YoY. Revenue increased by -7.5% YoY (from RM92.8m) from the same reasons mentioned above. Benchmark caustic soda prices declined by -25% YoY from an average of about USD397/DMT in 2Q19 to an average of about USD296/DMT in 2Q20. The resulting margin squeeze saw CCM recording a LBT for its chemical segment amounting to -RM1.5m (YoY: RM5.1m). However, weak chemical segment results were offset by stronger YoY polymer segment performance. The polymer segment saw its PBT increasing by 23.3% YoY (from RM4.4m). Consequently, CCM recorded a core loss of -RM0.7m (YoY: RM3.2m).

YTD. Core profit of RM2.5m (-71.5% YoY) was primarily attributable to weaker chemical segment performance, mitigated by improved polymer segment contribution.

Outlook. We expect to see higher sales volumes in 2H20 from higher utilization and sales volumes from PGW1 plant. We believe that its PGW1 reactivation would offset continued weaknesses in ASP for its caustic soda segment. We also expect the performance of its polymer division to improve in 2H20. However, we do not foresee an exponential increase in its earnings based on its polymer division alone as its polymer division is very competitive with minimal product differentiation and low barriers to entry. Its polymer division ASP has only increased by an average of about c.5-7% in 2Q20 as compared to its glove counterparts, which saw its OEM ASPs increasing by c.5-8% MoM since April.

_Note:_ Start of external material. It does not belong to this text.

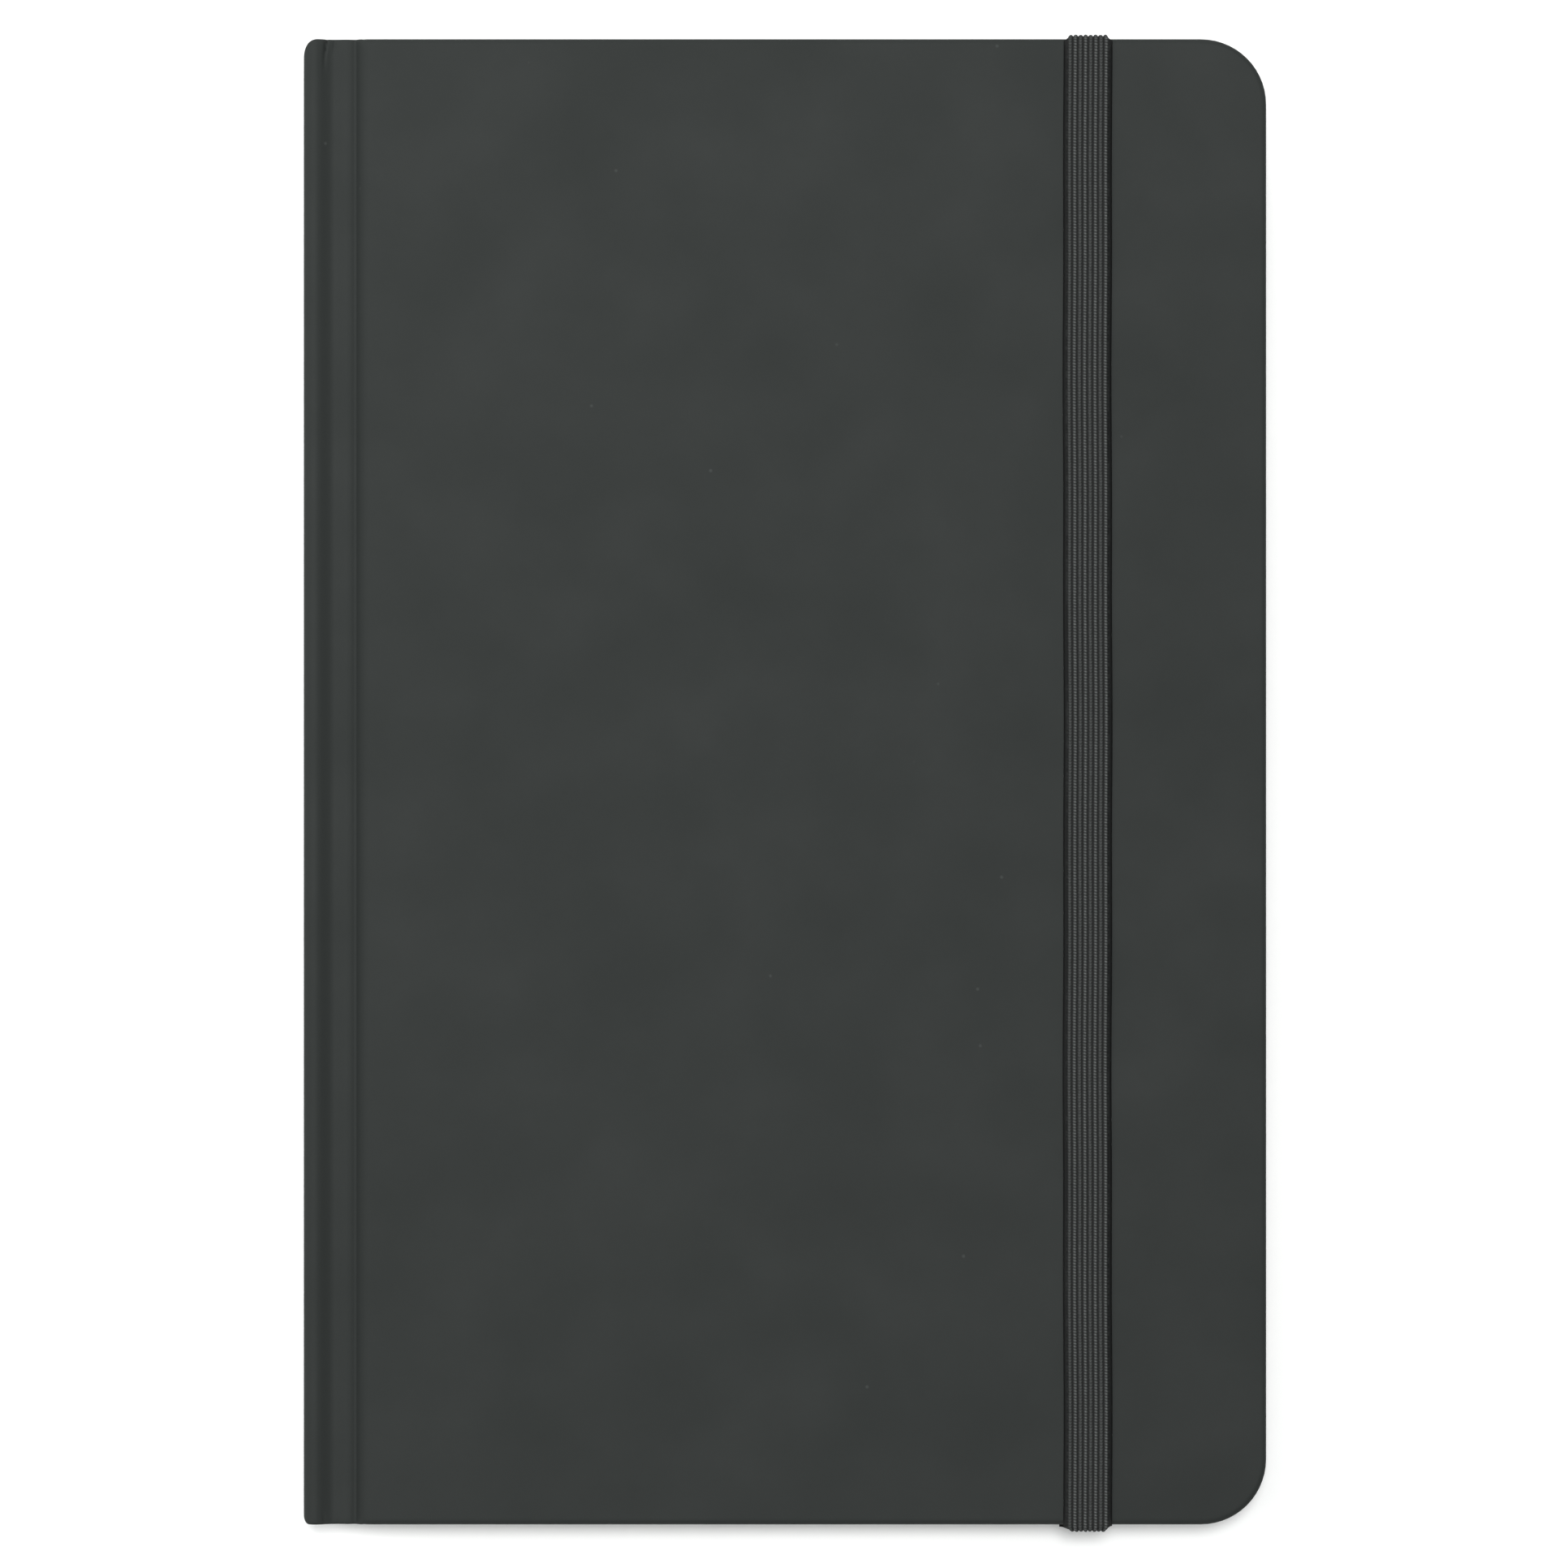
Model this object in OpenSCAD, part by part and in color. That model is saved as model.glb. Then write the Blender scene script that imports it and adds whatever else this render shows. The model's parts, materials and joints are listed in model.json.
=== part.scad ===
// Hardbound sketchbook with a sewn block of pages and an elastic closure.
// The book lies on its back cover. +X runs from the spine to the fore edge, +Y from the tail
// to the head and +Z from the back cover to the front cover. The origin is the middle of the
// face that it lies on. All lengths are in millimetres.

/* [Case] */
// Width of the closed book, spine to fore edge
cover_w = 140; // [120:1:180]
// Height of the cover, tail to head
cover_h = 216; // [180:1:260]
// Thickness of each grey board
board_t = 2; // [1.5:0.1:3]
// Thickness of the covering cloth
cloth_t = 0.35; // [0.25:0.05:0.5]
// Radius of the two fore-edge corners of each cover
corner_r = 9.5; // [4:0.5:14]
// Width of cloth that is turned in over the inside of a board
turn_in = 15; // [10:1:20]
// Distance from the outside of the spine to the edge of a board
board_inset = 9; // [8:0.5:11]
// Width of the flat lip of the spine, before the joint dips
spine_lip = 2; // [1.7:0.1:2.5]
// Depth of the pressed joint groove
groove_depth = 1.2; // [0.6:0.1:1.5]

/* [Pages] */
// Overhang of the cover around the pages
square_w = 3; // [2:0.5:5]
// Distance from the outside of the spine to the folds of the sections
block_inset = 3.6; // [3.5:0.1:4.5]
// Thickness of one leaf
leaf_t = 0.15; // [0.1:0.01:0.18]
// Thickness of one sewn section
section_t = 1.2; // [1:0.05:1.5]
// Radius of the fore-edge corners of the pages
page_corner_r = 7.5; // [3:0.5:12]

/* [Elastic] */
// Width of the elastic band
band_w = 6; // [4:0.5:9]
// Thickness of the elastic band
band_t = 0.95; // [0.8:0.05:1.2]
// Distance from the fore edge to the middle of the band
band_inset = 26; // [20:1:40]
// Distance from the head or tail to the slit that the band goes through
slit_inset = 11; // [9:0.5:14]
// Length of each end that is glued inside the back board
glued_length = 16; // [10:1:20]

/* [Hidden] */

cloth_colour = [0.235, 0.25, 0.245];
endpaper_colour = [0.87, 0.85, 0.8];
paper_colour = [0.95, 0.94, 0.9];
board_colour = [0.55, 0.53, 0.49];
elastic_colour = [0.15, 0.155, 0.155];
kraft_colour = [0.62, 0.5, 0.36];
gauze_colour = [0.86, 0.84, 0.76];
end_band_colour = [0.8, 0.78, 0.72];
thread_colour = [0.93, 0.92, 0.88];

// Counts and clearances
section_count = 10;
turning_leaves = 3;
leaf_gap = 0.05;
cover_gap = 0.1;
fit_gap = 0.05;
arc_steps = 14;
round_steps = 32;
inner_corner_r = 0.4;
cut = 1; // how far a cutting shape reaches past what it cuts

// Places across the book
spine_x = -cover_w / 2;
fore_x = cover_w / 2;
half_h = cover_h / 2;
board_x = spine_x + board_inset;
block_x = spine_x + block_inset;
page_x = fore_x - square_w;
page_half = half_h - square_w;
turning_x = block_x + 1; // leaves that turn start clear of the folds
paste_x = board_x + 0.5;
band_x = fore_x - band_inset;

// Levels from the lying face upwards
board_z = cloth_t;
turn_z = board_z + board_t;
paste_z = turn_z + cloth_t;
cover_t = paste_z + leaf_t;
block_z = cover_t + cover_gap;
section_z = block_z + leaf_t;
turning_t = leaf_t + leaf_gap;
fly_z = section_z + section_count * section_t + leaf_gap;
book_t = fly_z + leaf_t + cover_gap + cover_t;

// Layers on the back of the sewn block, from the folds outwards
thread_r = 0.2;
thread_x = block_x - fit_gap - thread_r;
mull_t = 0.2;
mull_x = thread_x - thread_r - fit_gap - mull_t;
mull_edge = 0.2;
lining_t = 0.25;
lining_x = mull_x - lining_t;
lining_edge = 0.3;
lining_half = page_half - 10;
strip_t = 0.9;
strip_x = spine_x + cloth_t + fit_gap;
strip_margin = 0.2;
shoulder_r = 1.6;
bead_r = 0.75;
bead_seat = 0.1; // how deep the bead of an end band sits in its tongue
tongue_gap = 0.3;
stations = [-90, -54, -18, 18, 54, 90];

// Elastic
band_z = book_t + fit_gap;
band_half = half_h + fit_gap + band_t;
run_t = 0.6;
channel_t = run_t + 2 * fit_gap;
slit_y = half_h - slit_inset;
riser_t = 0.7;
sliver = 0.01; // opens the recess without reaching the pastedown

// Joint groove: width of its slope from the spine and of its slope up to the board
fall_w = 3;
rise_w = 1.7;

// Points of an arc about c, from angle a0 to angle a1
function arc(c, r, a0, a1) =
    [for (i = [0 : arc_steps])
        let (a = a0 + (a1 - a0) * i / arc_steps) [c[0] + r * cos(a), c[1] + r * sin(a)]];

// A sheet from x0 to x1 that is 2 * half high, with two round corners at x1
function sheet_outline(x0, x1, half, r) =
    concat(
        [[x0, -half]],
        arc([x1 - r, r - half], r, -90, 0),
        arc([x1 - r, half - r], r, 0, 90),
        [[x0, half]]
    );

// Height of the joint groove below the cover at x, with its foot against the board
function dip(t) = t <= 0 ? 0 : t >= 1 ? 1 : t * t * (3 - 2 * t);
function groove(x) =
    groove_depth * dip((x - spine_x - spine_lip) / fall_w) * (1 - dip((x - board_x + rise_w) / rise_w));

module sheet(x0, x1, half, r, z0, z1) {
    translate([0, 0, z0])
        linear_extrude(z1 - z0)
            polygon(sheet_outline(x0, x1, half, r));
}

module box(low, high) {
    translate(low) cube(high - low);
}

// A profile drawn in X and Z, extruded along the whole height of the cover
module along_spine(points) {
    translate([0, half_h, 0])
        rotate([90, 0, 0])
            linear_extrude(cover_h)
                polygon(points);
}

// Turns a piece of the back cover over, to make it a piece of the front cover
module front_side() {
    translate([0, 0, book_t]) mirror([0, 0, 1]) children();
}

module tail_side() {
    mirror([0, 1, 0]) children();
}

// Covering cloth of one board: outer sheet, three edges and the turned-in border
module case_cloth() {
    color(cloth_colour)
        difference() {
            sheet(board_x, fore_x, half_h, corner_r, 0, paste_z);
            sheet(board_x - cut, fore_x - cloth_t, half_h - cloth_t, corner_r - cloth_t, board_z, turn_z);
            sheet(board_x - cut, fore_x - turn_in, half_h - turn_in, inner_corner_r,
                turn_z - cut, paste_z + cut);
        }
}

module case_board() {
    color(board_colour)
        sheet(board_x, fore_x - cloth_t, half_h - cloth_t, corner_r - cloth_t, board_z, turn_z);
}

// Endpaper glued inside a cover: it lies on the turned-in border and drops inside it
module pastedown() {
    drop_x = fore_x - turn_in - fit_gap;
    drop_half = half_h - turn_in - fit_gap;
    color(endpaper_colour)
        difference() {
            union() {
                sheet(paste_x, page_x, page_half, page_corner_r, paste_z, cover_t);
                sheet(paste_x, drop_x, drop_half, inner_corner_r, turn_z, cover_t);
            }
            sheet(paste_x - cut, drop_x - leaf_t, drop_half - leaf_t, inner_corner_r,
                turn_z + leaf_t, cover_t + cut);
        }
}

// Space in the back cover for one end of the elastic: channel, slit and glued recess
module end_space() {
    side = band_w / 2 + fit_gap;
    riser_y = slit_y - riser_t - fit_gap;
    box([band_x - side, riser_y, -cut], [band_x + side, half_h + cut, channel_t]);
    box([band_x - side, riser_y, -cut], [band_x + side, slit_y + fit_gap, turn_z + sliver]);
    box([band_x - side, slit_y - glued_length, turn_z - run_t - fit_gap],
        [band_x + side, slit_y + fit_gap, turn_z + sliver]);
}

// End of the elastic: run under the cover's edge, riser through the slit and glued tail
module elastic_end() {
    low_x = band_x - band_w / 2;
    high_x = band_x + band_w / 2;
    color(elastic_colour)
        union() {
            box([low_x, slit_y - riser_t, fit_gap], [high_x, band_half, fit_gap + run_t]);
            box([low_x, slit_y - riser_t, fit_gap], [high_x, slit_y, turn_z]);
            box([low_x, slit_y - glued_length + fit_gap, turn_z - run_t], [high_x, slit_y, turn_z]);
        }
}

module back_cover_cloth() {
    color(cloth_colour)
        difference() {
            case_cloth();
            end_space();
            tail_side() end_space();
        }
}

module back_board() {
    color(board_colour)
        difference() {
            case_board();
            end_space();
            tail_side() end_space();
        }
}

// Cloth folded over the head end of the spine strip
module spine_turn_in() {
    flap_x = strip_x + strip_t + fit_gap;
    low_z = shoulder_r;
    high_z = book_t - shoulder_r;
    box([spine_x + fit_gap, half_h - cloth_t, low_z], [flap_x + cloth_t, half_h, high_z]);
    box([flap_x, half_h - turn_in, low_z], [flap_x + cloth_t, half_h, high_z]);
}

// Cloth of the spine: round shoulders, a short lip on each side and turned-in ends
module spine_cloth() {
    lip_x = spine_x + spine_lip;
    inner_r = shoulder_r - cloth_t;
    centre_x = spine_x + shoulder_r;
    top_c = [centre_x, book_t - shoulder_r];
    low_c = [centre_x, shoulder_r];
    color(cloth_colour)
        union() {
            along_spine(concat(
                [[lip_x, book_t]], arc(top_c, shoulder_r, 90, 180),
                arc(low_c, shoulder_r, 180, 270), [[lip_x, 0], [lip_x, cloth_t]],
                arc(low_c, inner_r, 270, 180), arc(top_c, inner_r, 180, 90), [[lip_x, book_t - cloth_t]]
            ));
            spine_turn_in();
            tail_side() spine_turn_in();
        }
}

module spine_strip() {
    half = half_h - cloth_t - fit_gap;
    color(board_colour)
        box([strip_x, -half, shoulder_r - strip_margin],
            [strip_x + strip_t, half, book_t - shoulder_r + strip_margin]);
}

// Flexible strip of cloth between the spine's lip and the board
module joint_cloth() {
    x0 = spine_x + spine_lip + fit_gap;
    x1 = board_x - fit_gap;
    steps = 2 * arc_steps;
    xs = [for (i = [0 : steps]) x0 + (x1 - x0) * i / steps];
    color(cloth_colour)
        along_spine(concat(
            [for (x = xs) [x, book_t - groove(x)]],
            [for (i = [steps : -1 : 0]) [xs[i], book_t - groove(xs[i]) - cloth_t]]
        ));
}

module front_joint_cloth() {
    joint_cloth();
}

module back_joint_cloth() {
    front_side() joint_cloth();
}

module spine_lining() {
    color(kraft_colour)
        box([lining_x, -lining_half, section_z + lining_edge], [mull_x, lining_half, fly_z - lining_edge]);
}

module mull() {
    color(gauze_colour)
        box([mull_x, -lining_half, section_z + mull_edge], [mull_x + mull_t, lining_half, fly_z - mull_edge]);
}

// Sewn band: a round bead on the end of the pages, with a tongue glued to the spine
module end_band() {
    bead_x = mull_x + bead_r - bead_seat;
    bead_y = page_half + bead_r + fit_gap;
    low_z = section_z + bead_seat;
    bead_h = section_count * section_t - 2 * bead_seat;
    color(end_band_colour)
        union() {
            translate([bead_x, bead_y, low_z])
                cylinder(h = bead_h, r = bead_r, $fn = round_steps);
            box([mull_x - bead_seat, lining_half + tongue_gap, low_z],
                [mull_x + mull_t, bead_y, low_z + bead_h]);
        }
}

module head_band() {
    end_band();
}

module tail_band() {
    tail_side() end_band();
}

// Links of the sewing that tie each section to the next, outside the folds
module sewing_thread() {
    color(thread_colour)
        for (y = stations)
            translate([thread_x, y, section_z + section_t / 2])
                cylinder(h = (section_count - 1) * section_t, r = thread_r, $fn = round_steps);
}

// Sewn section of folded leaves, with its round fold at the spine
module section(index, t) {
    z = section_z + index * section_t;
    r = t / 2;
    color(paper_colour)
        union() {
            sheet(block_x + r, page_x, page_half, page_corner_r, z, z + t);
            translate([block_x + r, page_half, z + r])
                rotate([90, 0, 0])
                    cylinder(h = 2 * page_half, r = r, $fn = round_steps);
        }
}

// Leaf that turns with the front cover; above is how many leaves lie over it
module turning_leaf(above) {
    z = fly_z - above * turning_t;
    color(paper_colour)
        sheet(turning_x, page_x, page_half, page_corner_r, z, z + leaf_t);
}

module back_flyleaf() {
    color(paper_colour)
        sheet(block_x, page_x, page_half, page_corner_r, block_z, section_z);
}

module elastic_leg() {
    color(elastic_colour)
        box([band_x - band_w / 2, half_h + fit_gap, channel_t],
            [band_x + band_w / 2, band_half, book_t]);
}

module elastic_strand() {
    color(elastic_colour)
        box([band_x - band_w / 2, -band_half, band_z],
            [band_x + band_w / 2, band_half, band_z + band_t]);
}

back_cover_cloth();
back_board();
pastedown();  // back_pastedown
elastic_end();  // elastic_end_head
tail_side() elastic_end();  // elastic_end_tail
spine_cloth();
spine_strip();
front_joint_cloth();
back_joint_cloth();
spine_lining();
mull();
head_band();
tail_band();
sewing_thread();
back_flyleaf();
section(0, section_t);  // signature_01
section(1, section_t);  // signature_02
section(2, section_t);  // signature_03
section(3, section_t);  // signature_04
section(4, section_t);  // signature_05
section(5, section_t);  // signature_06
section(6, section_t);  // signature_07
section(7, section_t);  // signature_08
section(8, section_t);  // signature_09
section(9, section_t - turning_leaves * turning_t);  // signature_10
front_side() case_cloth();  // front_cover_cloth
front_side() case_board();  // front_board
front_side() pastedown();  // front_pastedown
turning_leaf(0);  // front_flyleaf
turning_leaf(1);  // leaf_1
turning_leaf(2);  // leaf_2
turning_leaf(3);  // leaf_3
elastic_leg();  // elastic_leg_head
tail_side() elastic_leg();  // elastic_leg_tail
elastic_strand();
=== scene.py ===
import json
import math

import bmesh
import bpy
import numpy as np
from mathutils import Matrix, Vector

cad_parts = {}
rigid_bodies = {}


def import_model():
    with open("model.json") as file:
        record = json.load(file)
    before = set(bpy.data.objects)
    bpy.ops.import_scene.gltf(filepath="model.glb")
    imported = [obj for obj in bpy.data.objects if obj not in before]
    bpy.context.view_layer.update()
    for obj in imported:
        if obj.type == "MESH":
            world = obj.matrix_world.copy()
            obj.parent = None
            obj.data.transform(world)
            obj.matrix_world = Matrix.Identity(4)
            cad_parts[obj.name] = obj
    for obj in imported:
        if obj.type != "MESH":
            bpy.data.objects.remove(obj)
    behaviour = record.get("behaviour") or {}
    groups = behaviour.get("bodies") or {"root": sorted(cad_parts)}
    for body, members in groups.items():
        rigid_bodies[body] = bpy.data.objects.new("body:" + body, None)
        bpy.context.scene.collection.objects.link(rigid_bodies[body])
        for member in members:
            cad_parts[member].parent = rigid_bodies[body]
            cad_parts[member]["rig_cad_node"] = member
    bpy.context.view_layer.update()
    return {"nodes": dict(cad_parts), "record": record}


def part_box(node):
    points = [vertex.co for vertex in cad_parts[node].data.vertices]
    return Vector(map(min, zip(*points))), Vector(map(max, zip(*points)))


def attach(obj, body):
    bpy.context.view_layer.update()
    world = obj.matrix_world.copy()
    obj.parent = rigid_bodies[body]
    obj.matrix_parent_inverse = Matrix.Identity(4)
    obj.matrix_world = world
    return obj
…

Forecast. We trim our FY20 numbers by 5% as we factor lower earnings contribution from its chemical segment

Mantain HOLD TP: RM1.30. We maintain our HOLD call for CCM at TP of RM1.30 (from RM1.38) based on 12x FY20 EPS as we believe that caustic soda ASP (40% of group revenue) would need to improve for us to warrant a re-rating on our call.